5. Peer helping. Students try to help friends and peers who are in distress (Brendtro et al., 2007).
The "connection to an adult" component of the foregoing listing appears to be a particularly important element when formulating interventions targeting peer bullying (Taffel, 2005; Robbins & Alvy, 2004). In this regard, Laursen (2007) emphasizes that, "Humans are born with an attachment brain, and when adults are not available, children will naturally try to satisfy their attachment need with peers. However, these attachments are different than attachments with adults; they are less secure and more superficial" (p. 4). When adult connections are not readily available, young learners may resort to forming their own cultures that are frequently in opposition to adult guided cultures. Therefore, in order to reestablish vitally important connections with these students, it is essential to develop school cultures where attachments with caring adults can occur as part of an overall moral educational component (Laursen, 2007).
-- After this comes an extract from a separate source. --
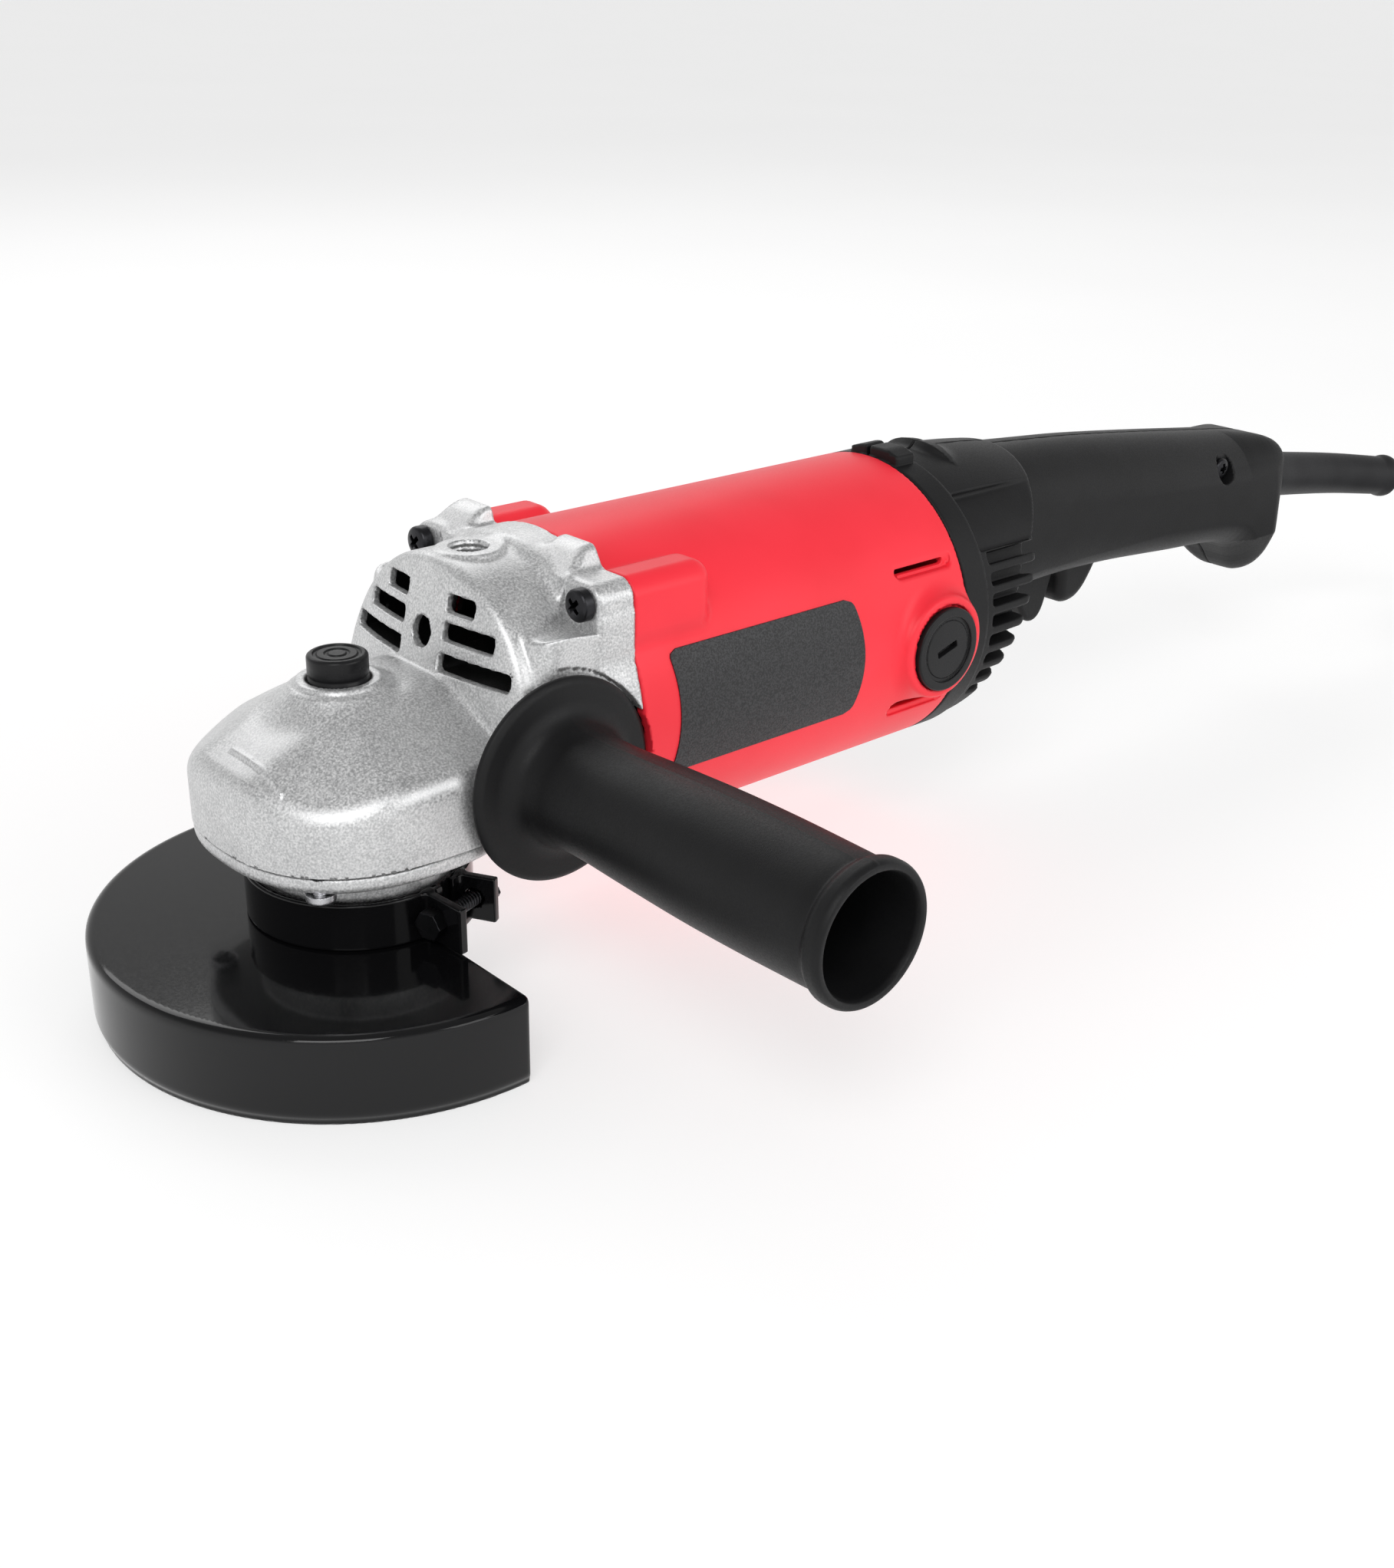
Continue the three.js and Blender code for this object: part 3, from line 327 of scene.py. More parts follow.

One approach that can help overcome the adversarial climate that emerges when schools attempt to solve peer bullying problems with harsh penalties and medication is to incorporate a moral education component into the curriculum. In this regard, Leicester, Modgil and Modgil (2000) report that, "By rejecting the dualism of adult-child which reduces childhood to time spent and consumed in a sort of waiting-room for life [provides] a way through the impasse the traditional school throws up against moral education" (p. 63). Based on her experiences with promoting a moral educational component in the classroom, Peterson (2003) recommends incorporating a discussion group format whenever possible for a number of reasons. For instance, student discussion groups can provide a number of peer-bullying prevention-oriented benefits, including the following:
1. Helping students to discover commonalities with others, thereby lessening feelings of isolation and loneliness;
2. Helping students feel affirmed for their ability, even when they are not successful or productive in school, and while they may be experiencing episodic underachievement;
3. Helping students develop skills in articulating social and emotional concerns, which can benefit their personal relationships during adolescence and adulthood;
4. Helping students sort out stressors, potentially avoiding development of serious mental health concerns later; and,
5. Providing students with information about substance use and abuse, depression and suicidal ideation, eating disorders, various forms of abuse, and post-traumatic stress disorder to fill in critical gaps in information about self-care or to correct misinformation (Peterson, 2003, p. 63).
The foregoing elements represent a good starting point for the inclusion of a moral education component into the KIPP curriculum, but there will be other elements added as well, including the need for mutual respect, appreciation of differences that may be in place, personal accountability for behaviors in the classroom, playground and cafeteria and so forth. The identification of these elements directly relates to the research problem to be considered by the study envisioned herein which is discussed further below.
Does a moral centered educational curriculum have a positive affect on peer bullying, among elementary school students in the 4-6 grades at KIPP Valley Charter School in Albany, New York?
The first sub-problem is to determine the impact of a moral centered curriculum among 4th through 6th graders with a history of peer bullying.
The second sub-problem is to identify what virtues of morality will be introduced to the curriculum such as kindness, sharing, responsibility for actions, and so forth.
Hypotheses to be Tested
The hypotheses to be tested by the study proposed herein are as follows:
Incorporating a moral education component into the KIPP curricular offerings will significantly reduce the incidence of peer bullying.